Exercise description | Start at the line containing "backing_strip();" and stop at the line containing "for node in"; copy those lines exactly, both ends included, and no others.

Modeling code records
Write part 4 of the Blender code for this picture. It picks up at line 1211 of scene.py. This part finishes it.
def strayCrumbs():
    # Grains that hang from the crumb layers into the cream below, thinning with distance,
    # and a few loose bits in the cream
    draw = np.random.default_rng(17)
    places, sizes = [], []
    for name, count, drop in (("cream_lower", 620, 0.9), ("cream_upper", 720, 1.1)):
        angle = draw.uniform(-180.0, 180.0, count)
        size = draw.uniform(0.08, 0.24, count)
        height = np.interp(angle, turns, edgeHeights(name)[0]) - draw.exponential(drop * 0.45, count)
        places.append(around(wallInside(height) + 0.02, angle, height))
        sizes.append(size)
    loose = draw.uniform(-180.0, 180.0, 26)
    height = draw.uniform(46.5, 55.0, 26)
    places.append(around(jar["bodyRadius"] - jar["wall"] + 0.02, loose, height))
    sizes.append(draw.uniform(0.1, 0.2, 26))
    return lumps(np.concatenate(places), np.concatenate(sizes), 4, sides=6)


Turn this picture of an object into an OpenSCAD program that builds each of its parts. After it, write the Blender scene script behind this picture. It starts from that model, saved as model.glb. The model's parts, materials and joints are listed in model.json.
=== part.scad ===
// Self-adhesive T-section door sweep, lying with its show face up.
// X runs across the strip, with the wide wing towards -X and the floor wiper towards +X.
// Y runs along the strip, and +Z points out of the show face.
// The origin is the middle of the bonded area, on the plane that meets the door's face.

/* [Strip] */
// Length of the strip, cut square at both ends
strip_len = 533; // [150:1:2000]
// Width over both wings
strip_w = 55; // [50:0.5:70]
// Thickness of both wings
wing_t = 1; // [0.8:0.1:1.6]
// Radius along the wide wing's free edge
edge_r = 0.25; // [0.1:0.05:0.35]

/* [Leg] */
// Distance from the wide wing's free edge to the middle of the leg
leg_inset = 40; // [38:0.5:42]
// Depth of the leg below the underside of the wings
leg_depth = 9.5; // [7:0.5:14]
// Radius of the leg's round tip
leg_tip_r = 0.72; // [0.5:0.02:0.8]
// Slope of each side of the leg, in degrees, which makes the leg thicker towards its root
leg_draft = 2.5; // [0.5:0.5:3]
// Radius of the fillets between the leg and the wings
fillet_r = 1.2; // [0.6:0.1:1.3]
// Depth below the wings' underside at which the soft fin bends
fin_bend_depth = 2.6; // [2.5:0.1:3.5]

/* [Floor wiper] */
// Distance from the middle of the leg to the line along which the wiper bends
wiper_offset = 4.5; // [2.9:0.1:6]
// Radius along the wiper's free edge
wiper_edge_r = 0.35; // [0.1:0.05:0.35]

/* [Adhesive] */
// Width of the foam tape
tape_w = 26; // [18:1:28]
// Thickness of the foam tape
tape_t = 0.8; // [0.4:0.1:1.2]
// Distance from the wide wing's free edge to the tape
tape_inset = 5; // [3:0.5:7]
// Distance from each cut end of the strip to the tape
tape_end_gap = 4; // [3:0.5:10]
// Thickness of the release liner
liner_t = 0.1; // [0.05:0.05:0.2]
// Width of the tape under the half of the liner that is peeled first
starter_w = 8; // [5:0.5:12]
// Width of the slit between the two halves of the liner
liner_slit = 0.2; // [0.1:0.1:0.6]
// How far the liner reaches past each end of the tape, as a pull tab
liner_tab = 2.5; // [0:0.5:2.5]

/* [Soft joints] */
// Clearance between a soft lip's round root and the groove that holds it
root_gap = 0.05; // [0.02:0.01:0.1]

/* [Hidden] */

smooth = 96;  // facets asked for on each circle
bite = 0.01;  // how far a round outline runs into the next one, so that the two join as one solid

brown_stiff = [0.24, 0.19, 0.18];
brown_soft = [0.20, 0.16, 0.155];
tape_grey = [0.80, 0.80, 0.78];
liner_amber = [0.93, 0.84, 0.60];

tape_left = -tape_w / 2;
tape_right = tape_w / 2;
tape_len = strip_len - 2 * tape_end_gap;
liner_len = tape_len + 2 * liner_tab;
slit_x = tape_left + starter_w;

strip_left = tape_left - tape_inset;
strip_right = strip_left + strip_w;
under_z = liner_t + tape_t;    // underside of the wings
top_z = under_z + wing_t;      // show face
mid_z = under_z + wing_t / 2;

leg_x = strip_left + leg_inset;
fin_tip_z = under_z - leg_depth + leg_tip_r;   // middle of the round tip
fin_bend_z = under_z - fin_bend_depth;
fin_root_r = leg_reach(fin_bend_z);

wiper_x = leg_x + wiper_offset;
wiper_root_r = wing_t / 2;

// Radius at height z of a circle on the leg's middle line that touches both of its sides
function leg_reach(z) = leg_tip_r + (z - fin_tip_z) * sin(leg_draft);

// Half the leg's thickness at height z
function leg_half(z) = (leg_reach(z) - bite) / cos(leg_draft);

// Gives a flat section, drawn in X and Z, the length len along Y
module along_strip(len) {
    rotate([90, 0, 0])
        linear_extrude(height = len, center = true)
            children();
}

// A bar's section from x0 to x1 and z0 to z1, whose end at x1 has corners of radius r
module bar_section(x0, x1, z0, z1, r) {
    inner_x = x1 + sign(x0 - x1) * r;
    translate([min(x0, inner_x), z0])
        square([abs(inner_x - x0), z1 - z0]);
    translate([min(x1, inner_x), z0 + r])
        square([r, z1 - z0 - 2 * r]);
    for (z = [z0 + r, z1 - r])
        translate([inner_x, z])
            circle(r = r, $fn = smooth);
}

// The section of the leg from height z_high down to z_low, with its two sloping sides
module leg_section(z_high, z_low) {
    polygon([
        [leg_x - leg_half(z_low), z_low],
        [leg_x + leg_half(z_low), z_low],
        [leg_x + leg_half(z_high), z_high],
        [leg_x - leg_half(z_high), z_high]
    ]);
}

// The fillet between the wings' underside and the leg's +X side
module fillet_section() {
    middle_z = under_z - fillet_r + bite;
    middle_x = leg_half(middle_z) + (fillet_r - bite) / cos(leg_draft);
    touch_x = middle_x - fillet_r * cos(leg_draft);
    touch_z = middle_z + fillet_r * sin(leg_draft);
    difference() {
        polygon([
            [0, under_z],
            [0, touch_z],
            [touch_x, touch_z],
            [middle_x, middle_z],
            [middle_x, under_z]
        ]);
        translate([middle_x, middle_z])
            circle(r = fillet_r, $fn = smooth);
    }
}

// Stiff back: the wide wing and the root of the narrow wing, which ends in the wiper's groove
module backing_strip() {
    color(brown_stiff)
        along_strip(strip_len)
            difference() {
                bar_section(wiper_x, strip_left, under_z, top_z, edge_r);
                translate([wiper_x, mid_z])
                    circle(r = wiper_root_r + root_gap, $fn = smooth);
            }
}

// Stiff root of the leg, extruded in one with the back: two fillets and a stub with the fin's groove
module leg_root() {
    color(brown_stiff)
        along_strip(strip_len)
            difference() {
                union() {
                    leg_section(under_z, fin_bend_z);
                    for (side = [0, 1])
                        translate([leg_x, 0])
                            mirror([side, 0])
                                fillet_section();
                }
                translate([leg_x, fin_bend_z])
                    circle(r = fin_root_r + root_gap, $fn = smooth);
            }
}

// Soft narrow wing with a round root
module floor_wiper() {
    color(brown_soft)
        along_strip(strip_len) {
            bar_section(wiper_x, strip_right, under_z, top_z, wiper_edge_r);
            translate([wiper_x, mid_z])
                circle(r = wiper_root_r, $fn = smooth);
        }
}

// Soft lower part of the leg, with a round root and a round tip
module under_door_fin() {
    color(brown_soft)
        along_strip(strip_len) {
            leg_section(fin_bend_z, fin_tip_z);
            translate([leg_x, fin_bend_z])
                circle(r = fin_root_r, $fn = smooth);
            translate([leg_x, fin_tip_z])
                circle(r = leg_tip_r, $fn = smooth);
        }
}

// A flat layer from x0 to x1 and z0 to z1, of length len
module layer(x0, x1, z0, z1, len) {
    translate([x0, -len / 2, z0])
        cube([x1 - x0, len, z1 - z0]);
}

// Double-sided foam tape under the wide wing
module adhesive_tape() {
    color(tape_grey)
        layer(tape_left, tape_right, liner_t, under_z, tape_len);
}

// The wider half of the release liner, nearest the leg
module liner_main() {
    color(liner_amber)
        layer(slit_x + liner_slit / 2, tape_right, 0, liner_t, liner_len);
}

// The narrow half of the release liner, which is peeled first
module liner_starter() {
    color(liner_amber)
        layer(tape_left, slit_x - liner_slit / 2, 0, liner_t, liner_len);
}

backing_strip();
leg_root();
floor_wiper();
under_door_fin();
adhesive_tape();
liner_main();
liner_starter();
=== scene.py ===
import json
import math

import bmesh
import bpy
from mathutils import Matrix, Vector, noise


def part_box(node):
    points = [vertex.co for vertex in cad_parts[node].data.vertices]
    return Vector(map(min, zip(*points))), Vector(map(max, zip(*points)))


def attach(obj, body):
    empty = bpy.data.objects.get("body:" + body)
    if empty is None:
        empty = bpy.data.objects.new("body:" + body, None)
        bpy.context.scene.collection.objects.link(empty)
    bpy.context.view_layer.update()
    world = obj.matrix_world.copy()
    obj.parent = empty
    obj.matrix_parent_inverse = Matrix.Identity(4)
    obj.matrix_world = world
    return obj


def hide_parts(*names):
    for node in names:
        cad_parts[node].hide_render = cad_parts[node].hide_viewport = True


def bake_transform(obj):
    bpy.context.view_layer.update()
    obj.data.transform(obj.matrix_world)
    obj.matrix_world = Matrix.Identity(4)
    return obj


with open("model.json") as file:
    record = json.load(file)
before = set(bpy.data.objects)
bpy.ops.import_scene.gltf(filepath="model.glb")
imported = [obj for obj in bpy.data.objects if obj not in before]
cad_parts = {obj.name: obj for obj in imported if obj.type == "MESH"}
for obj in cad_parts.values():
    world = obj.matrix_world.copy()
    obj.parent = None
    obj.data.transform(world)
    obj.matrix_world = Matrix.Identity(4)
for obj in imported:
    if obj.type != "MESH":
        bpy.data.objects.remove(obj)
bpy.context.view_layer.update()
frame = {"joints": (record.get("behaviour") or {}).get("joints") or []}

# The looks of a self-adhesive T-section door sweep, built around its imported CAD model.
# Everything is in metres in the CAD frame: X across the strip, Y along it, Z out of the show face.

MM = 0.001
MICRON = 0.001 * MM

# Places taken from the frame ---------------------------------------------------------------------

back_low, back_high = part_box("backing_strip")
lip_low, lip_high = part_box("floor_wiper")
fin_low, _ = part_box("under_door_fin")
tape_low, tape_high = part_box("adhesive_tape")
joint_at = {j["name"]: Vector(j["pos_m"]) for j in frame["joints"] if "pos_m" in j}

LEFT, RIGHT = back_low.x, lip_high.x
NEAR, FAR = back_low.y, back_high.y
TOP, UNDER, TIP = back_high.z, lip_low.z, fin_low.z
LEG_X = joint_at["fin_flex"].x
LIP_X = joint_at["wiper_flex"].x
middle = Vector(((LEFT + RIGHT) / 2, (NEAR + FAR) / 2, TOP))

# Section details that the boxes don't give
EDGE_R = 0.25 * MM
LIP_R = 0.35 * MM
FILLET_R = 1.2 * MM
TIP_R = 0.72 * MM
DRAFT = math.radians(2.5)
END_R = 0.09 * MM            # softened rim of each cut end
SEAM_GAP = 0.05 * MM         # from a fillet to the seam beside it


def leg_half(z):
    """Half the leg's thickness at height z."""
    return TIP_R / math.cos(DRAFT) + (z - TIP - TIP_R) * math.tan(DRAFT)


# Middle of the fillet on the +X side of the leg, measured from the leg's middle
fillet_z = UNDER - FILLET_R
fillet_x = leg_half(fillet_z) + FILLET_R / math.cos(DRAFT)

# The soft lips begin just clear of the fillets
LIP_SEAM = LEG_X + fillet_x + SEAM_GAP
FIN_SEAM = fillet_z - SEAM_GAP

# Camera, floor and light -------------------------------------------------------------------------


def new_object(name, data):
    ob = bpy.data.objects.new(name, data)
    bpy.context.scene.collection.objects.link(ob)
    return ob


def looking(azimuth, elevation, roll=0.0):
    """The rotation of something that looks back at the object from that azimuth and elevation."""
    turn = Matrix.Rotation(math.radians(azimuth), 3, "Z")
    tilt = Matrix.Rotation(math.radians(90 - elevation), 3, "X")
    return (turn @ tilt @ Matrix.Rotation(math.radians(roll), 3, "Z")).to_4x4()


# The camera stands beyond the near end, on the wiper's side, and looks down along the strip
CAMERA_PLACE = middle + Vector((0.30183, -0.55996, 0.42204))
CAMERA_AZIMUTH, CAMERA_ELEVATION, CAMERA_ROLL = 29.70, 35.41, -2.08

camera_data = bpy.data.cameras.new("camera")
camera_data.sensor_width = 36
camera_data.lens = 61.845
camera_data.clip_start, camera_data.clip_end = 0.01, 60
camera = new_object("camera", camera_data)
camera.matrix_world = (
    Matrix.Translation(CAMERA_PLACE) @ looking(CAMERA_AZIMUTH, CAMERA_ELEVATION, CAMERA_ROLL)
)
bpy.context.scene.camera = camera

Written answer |
backing_strip();
leg_root();
floor_wiper();
under_door_fin();
adhesive_tape();
liner_main();
liner_starter();
=== scene.py ===
import json
import math

import bmesh
import bpy
from mathutils import Matrix, Vector, noise


def part_box(node):
    points = [vertex.co for vertex in cad_parts[node].data.vertices]
    return Vector(map(min, zip(*points))), Vector(map(max, zip(*points)))


def attach(obj, body):
    empty = bpy.data.objects.get("body:" + body)
    if empty is None:
        empty = bpy.data.objects.new("body:" + body, None)
        bpy.context.scene.collection.objects.link(empty)
    bpy.context.view_layer.update()
    world = obj.matrix_world.copy()
    obj.parent = empty
    obj.matrix_parent_inverse = Matrix.Identity(4)
    obj.matrix_world = world
    return obj


def hide_parts(*names):
    for node in names:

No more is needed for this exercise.